How Can We Heal Collective Trauma?

This month, I had the incredible privilege of attending and presenting at the European Forum for Restorative Justice Conference in Tirana, Albania. The conference aims to bridge the gap between researchers, practitioners and policy-makers in the field, and in my view, it was successful in its mission. The vast majority of the plenaries and breakout sessions I attended were rich with thought-provoking content. I intend to share a few key insights from the experience in a series of posts.

One of the breakout sessions I attended asked the question, “How trauma informed are restorative justice practices with offenders?” Because trauma is a major risk factor in developing offending behavior, understanding trauma and being aware of its impact on individuals is a major topic in the restorative justice field. In order to truly address harm, facilitators must understand the harm previously experienced by offenders in order to get to the root causes of violence and misbehavior. As they say, “hurt people hurt people.” So often, both the victim and the offender in any given case need a space to experience healing and empathy.

There is a conceptual tool called the Compass of Shame that is often used to explain the different types of problematic behaviors that all indicate an unhealed trauma at their root. We don’t only experience shame when we do something wrong, we also experience it when we have a deeply negative or traumatic experience. The Compass of Shame illustrates the different ways that human beings react when they feel shame: withdrawal, attack self, avoidance, or attack others. When you see these behaviors, the best approach is to provide a space to work through the shame and trauma at the root of the negative behavior, thus healing the core issue that has given rise to the negative or harmful reaction. This will allow the individual to empathize and change their behavior.

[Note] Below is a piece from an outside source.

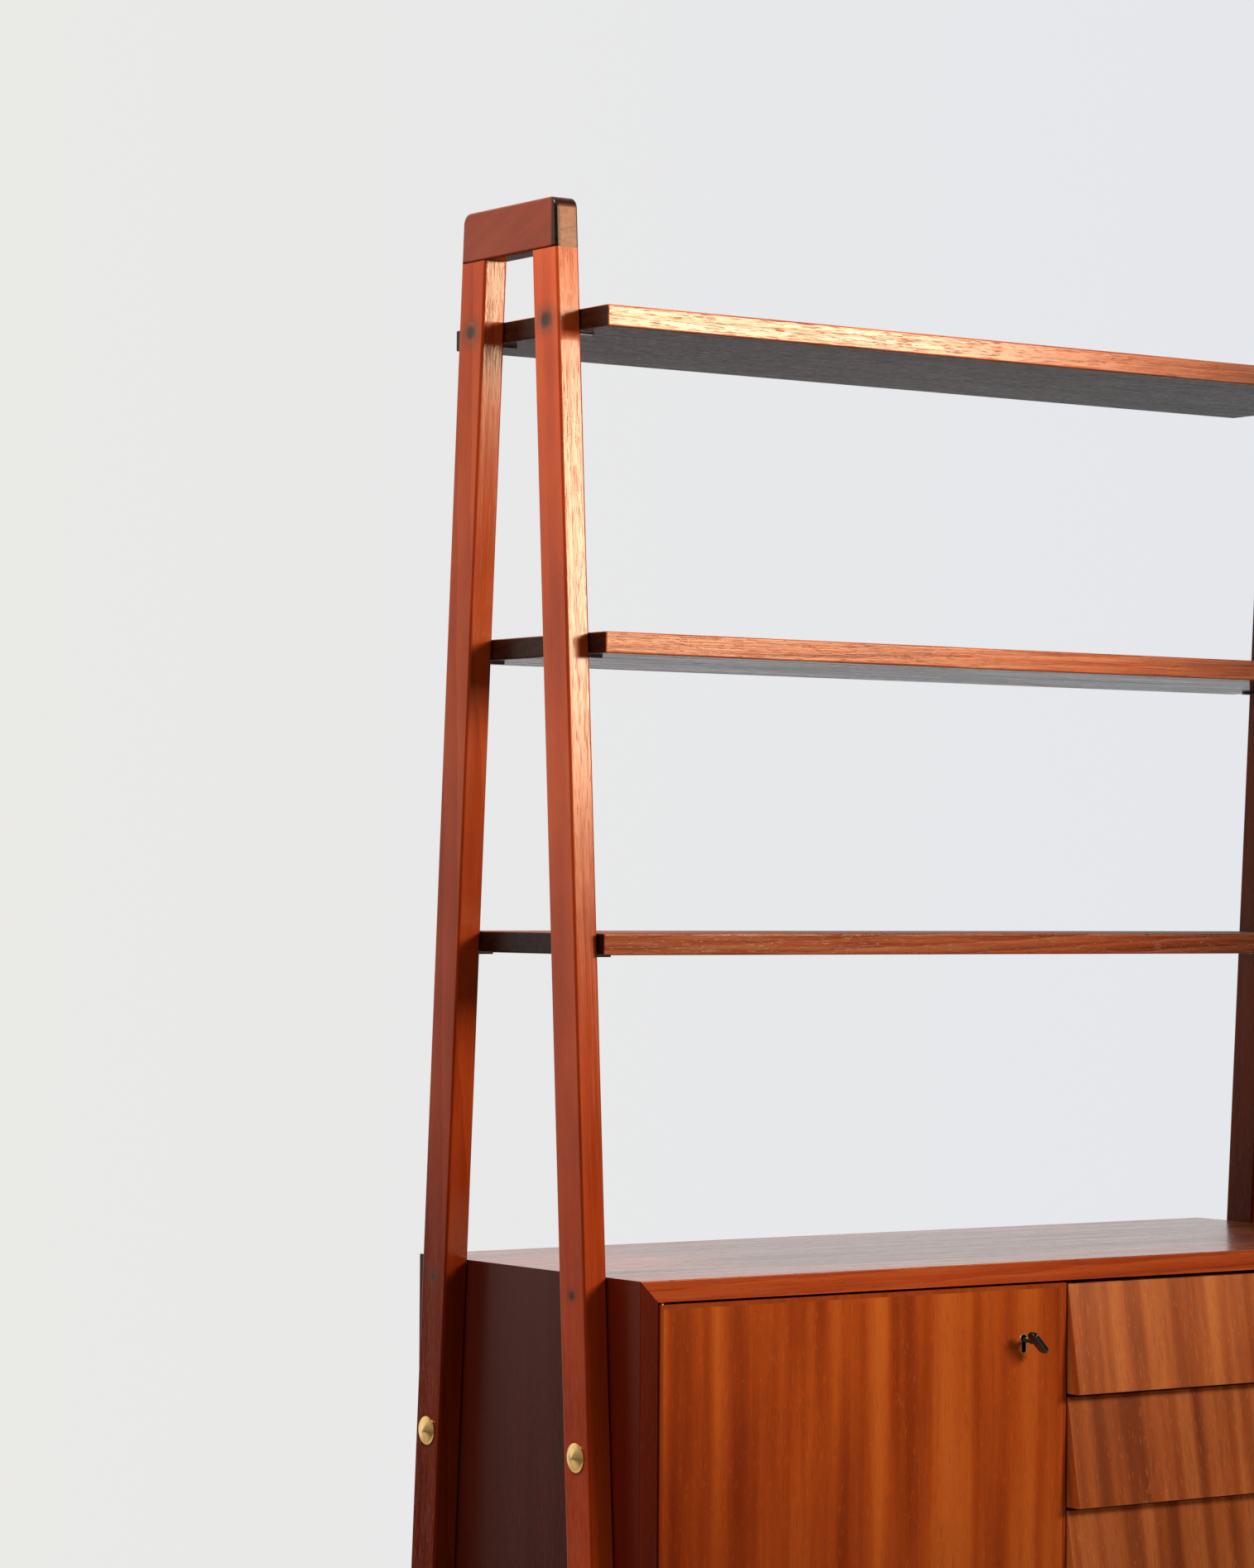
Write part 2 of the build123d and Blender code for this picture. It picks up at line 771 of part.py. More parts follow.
nodes["cabinet_back"] = solids(box(-innerX, innerX, backFrontY, backRearY, innerBottom, innerTop))
nodes["cabinet_divider"] = divider()
nodes["cupboard_shelf"] = cupboardShelf()
nodes["cupboard_shelf_pins"] = group(shelfPins)
nodes["drawer_runners_left"] = runners(-1)
nodes["drawer_runners_right"] = runners(1)
nodes["pivot_sockets"] = group(socketPlates)
nodes["strike_plate"] = solids(strikePlate())
nodes["door_panel"] = doorPanel()
nodes["door_lippings"] = doorLippings()
nodes["door_pivots"] = group(doorPlates)
nodes["keyhole_liner"] = keyholeLiner()
nodes["lock_case"] = lockCase()
nodes["lock_bolt"] = solids(lockBolt())
nodes["key_shank"] = keyShank()
nodes["key_bow"] = keyBow()
for index in range(drawerCount):
    name = "drawer_" + str(index + 1)
    nodes[name + "_front"] = drawerFront(index)
    nodes[name + "_left_side"] = drawerSide(index, -1)
    nodes[name + "_right_side"] = drawerSide(index, 1)
    nodes[name + "_back"] = drawerBack(index)
    nodes[name + "_bottom"] = solids(bottomPanel(index))

os.makedirs("parts", exist_ok=True)
for name, shape in nodes.items():
    export_step(shape, "parts/" + name + ".step")
print(len(nodes), "nodes")
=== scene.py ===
import bpy
import bmesh
import json
import math
from mathutils import Matrix, Vector

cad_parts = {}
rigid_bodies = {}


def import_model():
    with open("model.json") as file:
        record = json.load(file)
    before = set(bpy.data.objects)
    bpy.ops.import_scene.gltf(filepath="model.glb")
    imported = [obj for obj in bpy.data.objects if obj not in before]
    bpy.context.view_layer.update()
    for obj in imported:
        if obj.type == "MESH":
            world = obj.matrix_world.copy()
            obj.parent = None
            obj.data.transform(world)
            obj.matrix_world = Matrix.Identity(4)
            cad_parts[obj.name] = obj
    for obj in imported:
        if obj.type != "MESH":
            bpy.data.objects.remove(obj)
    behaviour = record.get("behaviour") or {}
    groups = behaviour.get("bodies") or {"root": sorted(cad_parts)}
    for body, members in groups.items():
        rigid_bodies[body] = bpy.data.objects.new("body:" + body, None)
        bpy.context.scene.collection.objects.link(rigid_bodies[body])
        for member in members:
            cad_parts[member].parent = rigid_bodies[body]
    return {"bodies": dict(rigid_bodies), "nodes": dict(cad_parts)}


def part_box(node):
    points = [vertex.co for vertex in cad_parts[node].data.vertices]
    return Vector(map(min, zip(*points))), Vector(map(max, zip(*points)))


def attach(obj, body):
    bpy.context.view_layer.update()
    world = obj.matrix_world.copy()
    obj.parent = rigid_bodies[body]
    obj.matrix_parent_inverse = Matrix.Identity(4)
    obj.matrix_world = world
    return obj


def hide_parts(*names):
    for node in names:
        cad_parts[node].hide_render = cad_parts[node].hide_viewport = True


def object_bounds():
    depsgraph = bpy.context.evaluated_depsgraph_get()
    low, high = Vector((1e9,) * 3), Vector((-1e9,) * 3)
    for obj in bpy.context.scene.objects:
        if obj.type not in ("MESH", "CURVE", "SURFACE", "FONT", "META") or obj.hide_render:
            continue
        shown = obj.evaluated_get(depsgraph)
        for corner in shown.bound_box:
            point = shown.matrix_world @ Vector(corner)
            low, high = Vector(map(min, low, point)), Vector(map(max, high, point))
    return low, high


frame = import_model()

# ladder shelf in reddish teak and ribbon-stripe mahogany under a satin lacquer,
# with turned brass bolts, a brass keyhole and a black key
# everything is in metres, Z up, and -Y is the front
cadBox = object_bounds()
nodes = frame["nodes"]
print("frame loaded:", len(nodes), "nodes")


# small helpers that every material uses
def addNode(tree, kind, **settings):
    node = tree.nodes.new(kind)
    for key, value in settings.items():
        setattr(node, key, value)
    return node


def plugIn(tree, value, socket):
    # another node's output is linked to the socket, a number or a colour is set on it
    if isinstance(value, bpy.types.NodeSocket):
        tree.links.new(value, socket)
    else:
        socket.default_value = value


def mathOf(tree, operation, a, b=0.0, c=0.0):
    node = addNode(tree, "ShaderNodeMath", operation=operation)
    for value, socket in zip((a, b, c), node.inputs):
        plugIn(tree, value, socket)
    return node.outputs[0]


def vectorOf(tree, operation, a, b=(0.0, 0.0, 0.0)):
    node = addNode(tree, "ShaderNodeVectorMath", operation=operation)
    plugIn(tree, a, node.inputs[0])
    plugIn(tree, b, node.inputs[1])
    return node.outputs["Value" if operation in ("DOT_PRODUCT", "LENGTH") else "Vector"]


def rangeOf(tree, value, low, high, toLow=0.0, toHigh=1.0, kind="SMOOTHSTEP"):
    node = addNode(tree, "ShaderNodeMapRange", interpolation_type=kind)
    plugIn(tree, value, node.inputs["Value"])
    for name, number in (("From Min", low), ("From Max", high), ("To Min", toLow), ("To Max", toHigh)):
        plugIn(tree, number, node.inputs[name])
    return node.outputs["Result"]


def mappedOf(tree, place, size=(1, 1, 1), turn=(0, 0, 0), shift=(0, 0, 0)):
    node = addNode(tree, "ShaderNodeMapping")
    plugIn(tree, place, node.inputs["Vector"])
    plugIn(tree, size, node.inputs["Scale"])
    plugIn(tree, turn, node.inputs["Rotation"])
    plugIn(tree, shift, node.inputs["Location"])
    return node.outputs[0]


def noiseOf(tree, place, stretch, detail=2.0, roughness=0.55):
    # noise with its own stretch along each axis
    noise = addNode(tree, "ShaderNodeTexNoise")
    plugIn(tree, mappedOf(tree, place, stretch), noise.inputs["Vector"])
    noise.inputs["Scale"].default_value = 1.0
    noise.inputs["Detail"].default_value = detail
    noise.inputs["Roughness"].default_value = roughness
    return noise.outputs["Fac"]


def mixOf(tree, share, first, second, blend="MIX"):
    node = addNode(tree, "ShaderNodeMix", data_type="RGBA", blend_type=blend)
    plugIn(tree, share, node.inputs["Factor"])
    plugIn(tree, first, node.inputs["A"])
    plugIn(tree, second, node.inputs["B"])
    return node.outputs["Result"]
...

Trauma affects not only individuals, but also larger groups and even entire societies. This is called collective trauma. Collective traumas often stir collective sentiments. The presenter noted that when a society experiences a collective trauma and it goes unhealed, it often results in a more punitive collective sentiment. What I find particularly interesting to consider is that an entire society could also be viewed through the lens of the Compass of Shame. When a society is prone to attacking others, or to a more punitive mindset, it could be an indicator of a deeper unhealed trauma. Therefore, the best approach, is not to try to deal with the manifesting behavior head on, but instead to work to provide avenues for healing the deeper trauma.

During Dr. Fania Davis’ plenary speech at the conference, she spoke about how the United States was birthed in two deep traumas: the genocide of indigenous people and slavery. The wounds of these deep traumas are not healed and because of this, the harm continues. Over the years, the form of the harm has evolved and changed, from Jim Crow laws and reservations, to mass incarceration and substance abuse, but still the harm has been perpetually re-enacted. Fania said that in order to truly address these collective traumas, we need to engage in a collective truth telling and healing process. Perhaps something similar is needed in our response to the long-time traumas of sexual assault and sexism.

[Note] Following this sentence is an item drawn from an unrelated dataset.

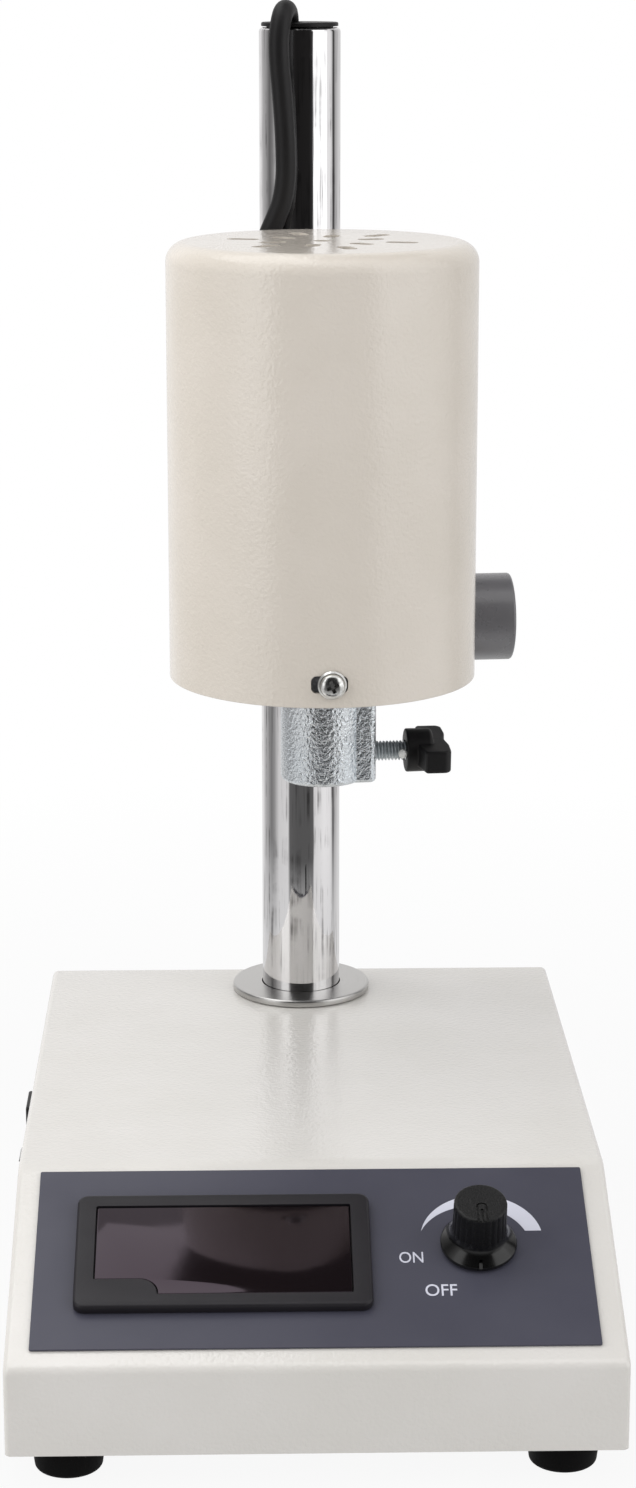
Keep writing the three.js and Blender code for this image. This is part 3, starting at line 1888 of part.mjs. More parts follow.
// Wing screw
piece("wing_screw_tip", wingTip(), brass, motorFrame).position.z = wingHeight;
piece("wing_screw_stud", wingStud(), zinc, motorFrame).position.z = wingHeight;
piece("wing_screw_knob", wingKnob(), blackPlastic, motorFrame).position.z = wingHeight;

// Motor, standing parts
piece("motor_lower_frame", motorLowerFrame(), aluminium, motorFrame);
piece("motor_upper_frame", motorUpperFrame(), aluminium, motorFrame);
piece("lower_bearing", ballBearing(endPlateBottom + bearingShoulder + gap), steel, motorFrame);
piece("upper_bearing", ballBearing(upperBearingBottom), steel, motorFrame);
piece("stator_core", statorCore(), iron, motorFrame);
piece("field_coil_front", fieldCoil(-1), copper, motorFrame);
piece("field_coil_rear", fieldCoil(1), copper, motorFrame);
piece("brush_holder_left", brushHolder(-1), brass, motorFrame);
piece("brush_holder_right", brushHolder(1), brass, motorFrame);
piece("carbon_brush_left", carbonBrush(-1), carbon, motorFrame);
piece("carbon_brush_right", carbonBrush(1), carbon, motorFrame);

// Motor, turning parts
piece("motor_shaft", motorShaft(), steel, motorFrame);
piece("armature", armature(), copper, motorFrame);
piece("commutator", commutator(), copper, motorFrame);
piece("cooling_fan", coolingFan(), blackPlastic, motorFrame);
piece("drive_coupling", driveCoupling(), steel, motorFrame);

// The origin goes to the middle of the footprint of everything but the cable, on the bench.
homogenizer.updateMatrixWorld(true);
const footprint = new THREE.Box3().setFromObject(homogenizer, true);
const middle = footprint.getCenter(new THREE.Vector3());

piece("motor_cable", motorCable(), rubber, homogenizer);
homogenizer.position.set(-middle.x, -middle.y, -footprint.min.z);

export default homogenizer;
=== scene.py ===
# %% [markdown]
# # A laboratory homogenizer, dressed for rendering
# The machine is a painted steel base with a sloping control panel, a chromed column, and a motor
# head that is clamped to the column and can be raised, lowered and swung. This lesson loads the
# plain engineering model as a fixed frame, and then gives every piece the shape and the finish that
# the real one has. The frame is in metres, with Z up, and nothing in it is ever moved.

import math

import bmesh
import bpy
import numpy as np
from mathutils import Matrix, Vector


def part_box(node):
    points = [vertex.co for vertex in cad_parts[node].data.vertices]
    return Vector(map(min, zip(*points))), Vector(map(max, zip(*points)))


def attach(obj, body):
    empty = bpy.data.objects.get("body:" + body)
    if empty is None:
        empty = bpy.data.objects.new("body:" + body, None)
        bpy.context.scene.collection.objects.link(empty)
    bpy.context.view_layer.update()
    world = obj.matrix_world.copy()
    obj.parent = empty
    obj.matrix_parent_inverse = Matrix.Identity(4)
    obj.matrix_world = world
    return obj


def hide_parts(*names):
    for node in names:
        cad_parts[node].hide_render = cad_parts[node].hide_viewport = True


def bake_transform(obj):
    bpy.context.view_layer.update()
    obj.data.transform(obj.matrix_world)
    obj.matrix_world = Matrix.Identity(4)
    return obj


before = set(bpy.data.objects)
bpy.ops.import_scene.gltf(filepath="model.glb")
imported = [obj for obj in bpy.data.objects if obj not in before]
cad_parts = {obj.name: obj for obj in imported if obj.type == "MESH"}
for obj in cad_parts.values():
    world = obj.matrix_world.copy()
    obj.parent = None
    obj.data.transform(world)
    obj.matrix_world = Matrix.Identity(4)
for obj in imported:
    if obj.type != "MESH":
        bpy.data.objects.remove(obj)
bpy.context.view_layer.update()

# %% [markdown]
# ## Where things are
# A machinist would measure this machine from the lower front edge of the base's cover, so the
# lesson does too, in millimetres. The place of that edge is read from the frame. Every piece is
# drawn in millimetres from it, and one 4 by 4 matrix at the end turns that into metres in the row's
# frame. The control panel, the head and the switch each get a matrix of their own, so their pieces
# can be drawn as if they stood upright.

# %% Matrices for the cover, the panel, the head and the switch
MM = 0.001

cover_low, cover_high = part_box("base_cover")
edge = Vector(((cover_low[0] + cover_high[0]) / 2, cover_low[1], cover_low[2]))
TO_ROW = Matrix.Translation(edge) @ Matrix.Scale(MM, 4)
BASE = Matrix.Identity(4)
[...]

Rather than reacting solely to current forms of the harm, the way it is currently manifesting on the Compass of Shame, how can we go deep to the root of the issue to provide deep healing and restoration for the traumas in our collective histories? If there is one thing restorative justice has taught us, it is that you can never really move on until the wounds of the past have been spoken, heard, and a collective plan for repair formed. It is likely that these same principles apply at a larger scale. It is time to get creative in addressing this need!